Incidentally, Inglis has her own adorable Youtube channel here where she films things with her phone and talks about them:

Similarly, Judith Flanders devotes an entire chapter to waste water, giving a more graphic depiction of the source of the cholera outbreak:

By the late 1840s, there were so many cesspools under even the most expensive housing in the West End, that the walls between them frequently collapsed, and so fashionable London was perched on top of what one sanitary reformer called not cesspools but ‘cess-lakes’.

By 1858, there was so much shit in the Thames that the summer became known as The Great Stench. The smell was so bad it disrupted Parliament. The Times reported, “Parliament was all but compelled to legislate upon the great London nuisance by the force of sheer stench.” Disraeli passed a bill to establish a Metropolitan Board of Works and install sewerage systems across the city.

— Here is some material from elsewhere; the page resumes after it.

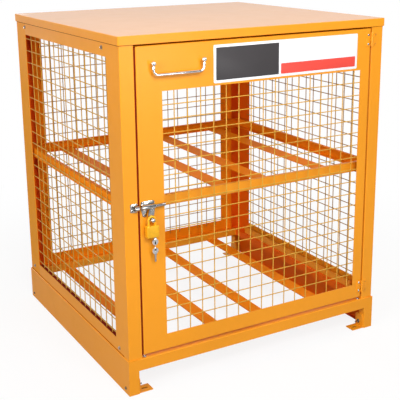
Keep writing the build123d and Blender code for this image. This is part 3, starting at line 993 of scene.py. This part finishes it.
class CABINET_OT_latch(bpy.types.Operator):
    """Models the barrel bolt: its case, the sliding rod with its lug and knob, and the keeper"""

    bl_idname = "cabinet.latch"
    bl_label = "Barrel bolt"

    def execute(self, context):
        screw = context.scene.cabinet_sizes.screw_width * 0.75
        axis_y = FRONT - 8.5 * MM
        axis_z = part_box("latch_barrel")[1].z - 14.5 * MM
        latch_case(screw, axis_y, axis_z)
        latch_rod(axis_y, axis_z)
        latch_keeper(screw, axis_y, axis_z)
        return {"FINISHED"}


class CABINET_OT_handle(bpy.types.Operator):
    """Models the bail handle and its two ball-ended posts"""

    bl_idname = "cabinet.handle"
    bl_label = "Bail handle"

    def execute(self, context):
        low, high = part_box("handle_eyes")
        radius, stem, stem_long = 6.5 * MM, 3 * MM, 12 * MM
        y, z = FRONT - stem_long, high.z - radius
        start, stop = low.x + radius, high.x - radius
        profile = ball(radius, 0.0, 14) + [(stem, -radius * 0.93), (stem, -stem_long)]
        bm = bmesh.new()
        for x in (start, stop):
            lathe(bm, profile, aimed((x, y, z), -Y), 32)
        settle(bm, "handle_posts", "door", ["chrome"], ["handle_eyes"], 50)

        wire, drop, bend = 3.5 * MM, 28 * MM, 13 * MM
        neck, hidden, neck_long, taper = 0.7, 4 * MM, 2.5 * MM, 1.0 * MM
        leg = drop - bend - (hidden + neck_long + taper)
        sides = context.scene.cabinet_sizes.round_steps
        bm = bmesh.new()
        bar = Bar(bm, (start, y, z - hidden), -Z, wire * neck, sides)
        for by, grow in ((neck_long, 1.0), (taper, 1 / neck), (leg, 1.0)):
            bar.straight((0, 0, -by), grow)
        bar.bend((start + bend, y, z - drop + bend), -Y, 90)
        bar.straight((stop - start - 2 * bend, 0, 0))
        bar.bend((stop - bend, y, z - drop + bend), -Y, 90)
        for by, grow in ((leg, 1.0), (taper, neck), (neck_long, 1.0)):
            bar.straight((0, 0, by), grow)
        bar.close()
        settle(bm, "handle_grip", "handle", ["chrome"], ["handle_bail"], 50)
        return {"FINISHED"}


def key(bm, centre, width, way, blade, hole, hole_at):
    """Key with a pierced round head and a notched blade that points up (way 1) or down (-1)."""
    place = facing_front(centre.x, centre.y + 1.1 * MM, centre.z)
    r = width / 2
    pierced_disc(bm, place, r, hole, hole_at, 2.2 * MM, 0.4 * MM)
    shadow = [
        (hole[0] * 1.1 * math.cos(turn), hole_at + hole[1] * 1.1 * math.sin(turn))
        for turn in turns(20)
    ]
    plate(bm, shadow, place @ Matrix.Translation((0, 0, 0.5 * MM)), 0.5 * MM, finish=RECESS)
    shoulder, half, notches = 4.4 * MM, 2.7 * MM, 4
    root, tip = r + 4 * MM, r + blade
    outline = [(-shoulder, r * 0.7), (shoulder, r * 0.7), (half, root)]
    step = (tip - root - 3 * MM) / notches
    for i in range(notches):
        start = root + 0.5 * MM + i * step
        depth = (1.1 + 0.5 * (i % 2)) * MM
        outline += [(half, start), (half - depth, start + step * 0.4), (half, start + step * 0.8)]
    outline += [(1.2 * MM, tip), (-1.2 * MM, tip), (-half, tip - 2.5 * MM), (-half, root)]
    plate(bm, [(across, way * up) for across, up in outline], place, 2.0 * MM, 0.25 * MM, 2)


class CABINET_OT_padlock(bpy.types.Operator):
    """Models the padlock case, its shackle and the keys"""

    bl_idname = "cabinet.padlock"
    bl_label = "Padlock and keys"

    def execute(self, context):
        s = context.scene.cabinet_sizes
        reach = 9 * MM  # half the distance between the shackle's legs
        key_x = LOCK_MIDDLE.x + 8 * MM
        x, y, _ = LOCK_MIDDLE

        bm = bmesh.new()
        block(bm, LOCK_LOW, LOCK_HIGH, 1.8 * MM, 4)
        collar = in_mm([(3.9, 0), (4.3, 0.4), (3.9, 0.9), (3.2, 0.9)])
        for side in (-1, 1):
            place = Matrix.Translation((x + side * reach, y, LOCK_HIGH.z - 0.1 * MM))
            lathe(bm, collar, place, 24)
        plug = in_mm([(0, 0.7), (5.2, 0.7), (5.6, 0.3), (5.6, -0.2)])
        lathe(bm, plug, aimed((key_x, y, LOCK_LOW.z), -Z), 28)
        # A dark block under the plug stands for the keyhole as painted shade
        block(
            bm, (key_x - 3.8 * MM, y - 1.3 * MM, LOCK_LOW.z - 0.9 * MM),
            (key_x + 3.8 * MM, y + 1.3 * MM, LOCK_LOW.z), finish=RECESS,
        )
        finishes = ["padlock_case", "recess"]
        settle(bm, "padlock_case", "bolt", finishes, ["padlock_body"], 40)

        bm = bmesh.new()
        low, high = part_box("padlock_shackle")
        wire, sunk = 3 * MM, 0.5 * MM
        middle = (low.x + high.x) / 2
        top = high.z - reach - wire
        bar = Bar(bm, (middle - reach, y, low.z - sunk), Z, wire, s.round_steps)
        bar.straight((0, 0, top - low.z + sunk))
        bar.bend((middle, y, top), Y, 180, 16)
        bar.straight((0, 0, low.z - top - sunk))
        bar.close()
        settle(bm, "shackle", "bolt", ["padlock_case"], ["padlock_shackle"], 50)

        bm = bmesh.new()
        bow, ring, wire = s.key_bow, s.key_ring / 2, 0.6 * MM
        upper = Vector((key_x, y, LOCK_LOW.z - 5.5 * MM - bow / 2))
        lower = upper - Z * s.key_drop
        key(bm, upper, bow, 1, 9 * MM, (bow * 0.10, bow * 0.25), -bow * 0.16)
        key(bm, lower, bow, -1, 21 * MM, (bow * 0.15, bow * 0.15), bow * 0.15)
        hoop = [(ring + wire * math.cos(turn), wire * math.sin(turn)) for turn in turns(8)]
        place = aimed(upper - Z * (bow * 0.37 + ring), (0.97, -0.24, 0.0))
        lathe(bm, hoop, place, 32, closed=True)
        finishes = ["chrome", "recess", "bright_steel"]
        settle(bm, "padlock_keys", "bolt", finishes)
        return {"FINISHED"}


class CABINET_OT_sign(bpy.types.Operator):
    """Models the blank sign plate on the door's top rail"""

    bl_idname = "cabinet.sign"
    bl_label = "Blank sign plate"

    def execute(self, context):
        s = context.scene.cabinet_sizes
        thick, edge = 0.8 * MM, 7 * MM
        x0, z0 = LEFT + s.sign_left, s.sign_base
        x1, z1 = x0 + s.sign_width, z0 + s.sign_height
        split = x0 + s.sign_width * 0.43
        band = z0 + s.sign_height * 0.36
        bm = bmesh.new()
        outline = oblong((x0, z0), (x1, z1), 3 * MM)
        plate(bm, outline, facing_front(0, FRONT, 0), thick, 0.3 * MM)
        raised = facing_front(0, FRONT - thick, 0)
        for finish, low, high in (
            (1, (x0 + edge, z0 + edge), (split, z1 - edge)),
            (2, (split + edge, z0 + edge), (x1 - edge, band)),
        ):
            plate(bm, oblong(low, high, 2 * MM), raised, 0.15 * MM, 0.05 * MM, finish)
        settle(bm, "sign_plate", "door", ["sign_white", "sign_dark", "sign_red"], smooth=30)
        return {"FINISHED"}


def lay_floor(scene):
    bm = bmesh.new()
    bmesh.ops.create_grid(bm, x_segments=2, y_segments=2, size=30.0)
    mesh = bpy.data.meshes.new("studio_floor")
    bm.to_mesh(mesh)
    bm.free()
    floor = bpy.data.objects.new("studio_floor", mesh)
    scene.collection.objects.link(floor)
    mesh.materials.append(floor_paper("studio_paper", tuple(scene.cabinet_colours.backdrop)))


def hang_lamps(scene):
    for name, where, aim, power, size in LAMPS:
        lamp = bpy.data.lights.new(name, "AREA")
        lamp.energy, lamp.size = power, size
        holder = bpy.data.objects.new(name, lamp)
        holder.location = where
        holder.rotation_mode = "QUATERNION"
        holder.rotation_quaternion = (Vector(aim) - Vector(where)).to_track_quat("-Z", "Y")
        scene.collection.objects.link(holder)


def fill_air(scene):
    """White to the camera; mirrored brightest from behind the cabinet and dimly from before it."""
    world = bpy.data.worlds.new("studio_air")
    world.use_nodes = True
    air = Recipe(world.node_tree)
    rays = air.add("ShaderNodeLightPath")
    heading = air.add(
        "ShaderNodeSeparateXYZ", None, {0: air.add("ShaderNodeTexCoord")["Generated"]}
    )
    behind = heading["Y"].ramp(-0.7, 0.2)
    above = heading["Z"].ramp(0.1, 0.6)
    seen, glossy = rays["Is Camera Ray"], rays["Is Glossy Ray"]
    mirrored = behind + (1 - behind) * (0.05 + above * 0.3)
    strength = seen + glossy * mirrored + (1 - seen - glossy) * 0.13
    glow = air.add(
        "ShaderNodeBackground", None, {"Color": (1.0, 1.0, 1.0, 1.0), "Strength": strength}
    )
    air.add("ShaderNodeOutputWorld", None, {"Surface": glow})
    scene.world = world


def set_camera(scene):
    lens = bpy.data.cameras.new("photo_camera")
    lens.sensor_width = SENSOR_WIDTH
    lens.lens = FOCAL_PIXELS * SENSOR_WIDTH / PHOTO_WIDTH
    lens.shift_y = -0.1
    lens.clip_start, lens.clip_end = 0.05, 100.0
    camera = bpy.data.objects.new("photo_camera", lens)
    right = Vector(CAMERA_RIGHT).normalized()
    look = Vector(CAMERA_LOOK).normalized()
    turn = Matrix((right, right.cross(look), -look)).transposed().to_4x4()
    camera.matrix_world = Matrix.Translation(CAMERA_AT) @ turn
    scene.collection.objects.link(camera)
    scene.camera = camera


class CABINET_OT_studio(bpy.types.Operator):
    """Sets up the paper floor, the studio lights and the camera"""

    bl_idname = "cabinet.studio"
    bl_label = "Studio"

    def execute(self, context):
        scene = context.scene
        lay_floor(scene)
        hang_lamps(scene)
        fill_air(scene)
        set_camera(scene)
        scene.view_settings.view_transform = "Standard"
        return {"FINISHED"}


class CABINET_PT_panel(bpy.types.Panel):
    bl_label = "Gas cylinder cabinet"
    bl_idname = "CABINET_PT_panel"
    bl_space_type = "VIEW_3D"
    bl_region_type = "UI"
    bl_category = "Cabinet"

    def draw(self, context):
        column = self.layout.column()
        for operator in OPERATORS:
            column.operator(operator.bl_idname)
        for group in (context.scene.cabinet_sizes, context.scene.cabinet_colours):
            for name in type(group).__annotations__:
                column.prop(group, name)


OPERATORS = (
    CABINET_OT_coats,
    CABINET_OT_meshes,
    CABINET_OT_painted_shadows,
    CABINET_OT_side_bolts,
    CABINET_OT_hinges,
    CABINET_OT_latch,
    CABINET_OT_handle,
    CABINET_OT_padlock,
    CABINET_OT_sign,
    CABINET_OT_studio,
)
CLASSES = (CabinetSizes, CabinetColours, *OPERATORS, CABINET_PT_panel)


def register():
    for kind in CLASSES:
        bpy.utils.register_class(kind)
    bpy.types.Scene.cabinet_sizes = PointerProperty(type=CabinetSizes)
    bpy.types.Scene.cabinet_colours = PointerProperty(type=CabinetColours)


def unregister():
    del bpy.types.Scene.cabinet_colours
    del bpy.types.Scene.cabinet_sizes
    for kind in reversed(CLASSES):
        bpy.utils.unregister_class(kind)


def main():
    register()
    for operator in OPERATORS:
        group, name = operator.bl_idname.split(".")
        getattr(getattr(bpy.ops, group), name)()


if __name__ == "__main__":
    main()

We live in far less dangerous, far more resilient cities today. Much of that resilience emerged because the consequences of poor policy have been so dire. One of the other books I’ve been dipping in and out of is Martha Rosler’s Culture Class, in which she cites Richard Florida et al as proof that “empirical inadequacy and faulty predictive power are no barriers to success.” Looking at contemporary urban studies, it’s interesting to contemplate whether the increased resilience of our cities has made them less responsive; allowing poor policies to succeed by virtue of not having produced disasters big enough to disprove them.

Note: If you don’t think that’s an interesting point of contemplation, you can watch Rosler’s ironic Semiotics of the Kitchen here:

Would My Mother Enjoy These Books:

The Victorian City by Judith Flanders: She would read and enjoy parts of it, but it is quite long and the font is quite small.

Georgian London by Lucy Inglis: She would read ten pages and then give it to me for Christmas

Culture Class by Martha Rosler: She would read a few pages and then ring me up to tell me about art and Feminism in the Seventies. The conversation would quickly turn to focus on teaching in the Eighties.